CR: Automatically adjust audio signal for listeners of a translation
URL
https://dev.fairteaching.net/b/den-gwm-s1c-hlp
Current state
- As a participant of a conference with translations I can choose which translation I would like to hear
- Given a conference with two languages (e.g. German and Russian) - any of those languages may be spoken in the main room
- As a participant who only speaks Russian I need to choose the Russian translation
- Now when somebody speaks German in the main room, I hear the Russian translation
- But when somebody speaks Russian in the main room, I hear nothing, because the translator does not speak in the translation channel
Desired state
There are a couple of possible solutions to this scenario.
The most important requirement above all is: The user should not have to react to the changing languages. This so important, as the client would like to be able to stream a conference (using a virtual participant). And when streaming it is not possible to interact with the UI once set up.

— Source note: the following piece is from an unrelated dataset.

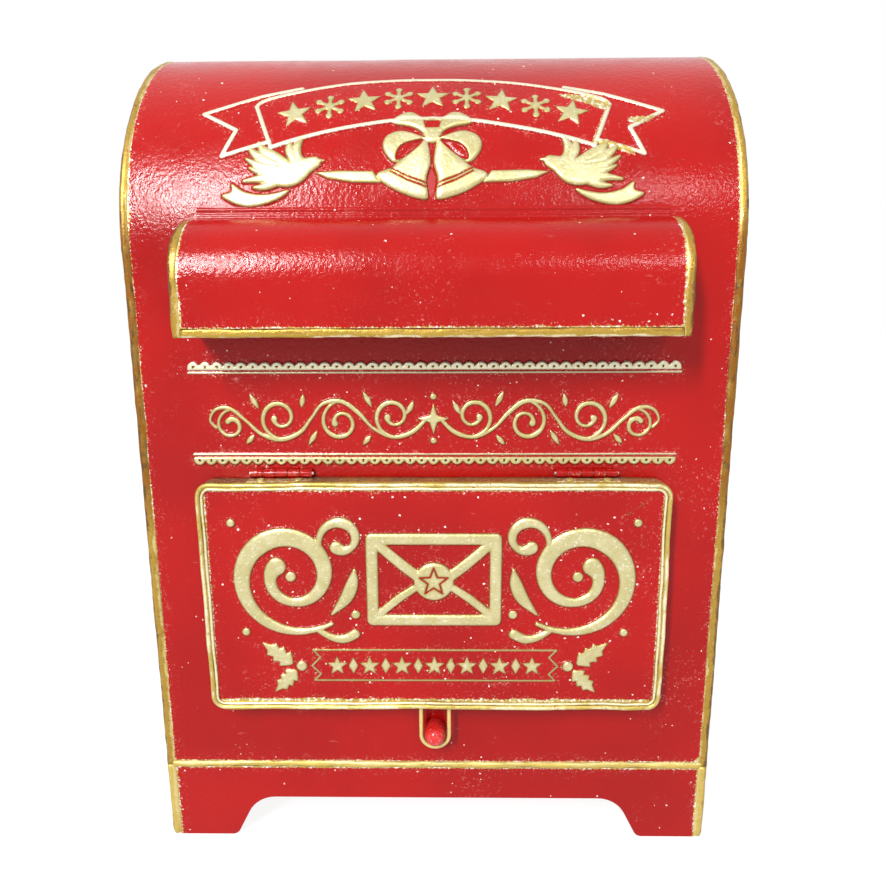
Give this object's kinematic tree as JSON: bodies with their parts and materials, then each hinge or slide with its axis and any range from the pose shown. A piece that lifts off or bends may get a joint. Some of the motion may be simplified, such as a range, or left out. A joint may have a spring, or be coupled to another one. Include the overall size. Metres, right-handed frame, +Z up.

- Solution 1: Automatically adjust volume when there is nothing going on in the translation channel
- As a participant - you always listen to both - the main room as well as the translation
- When the translation has any output, play the translation at a high volume, but keep the main room in the background with a very low volume
- When the translation currently has no output, turn down the volume of the translation and turn up the volume of the main room
- So basically this is about analyzing the audio signals and adjusting the volumes based on it.
- Solution 2: Play translation, when any translator is unmuted. Play main audio, when all translators are muted.
- The desired behavior is similar to the one above, but this time you don't analyze the volume of the translation.
- Instead you will need a way to count the number of unmuted speakers in an audio channel and adjust volumes based on that.
- It requires the possibility to mute/unmute oneself in a translation channel, see proposal in #12 (closed)
The second solution would technically be more safe, because it relies on the decision of interpreters and not on audio signal processing.
Resources
- Maybe the Web Audio API AnaylserNode may help for solution 1: https://developer.mozilla.org/en-US/docs/Web/API/AnalyserNode
Edited by Kollotzek Markus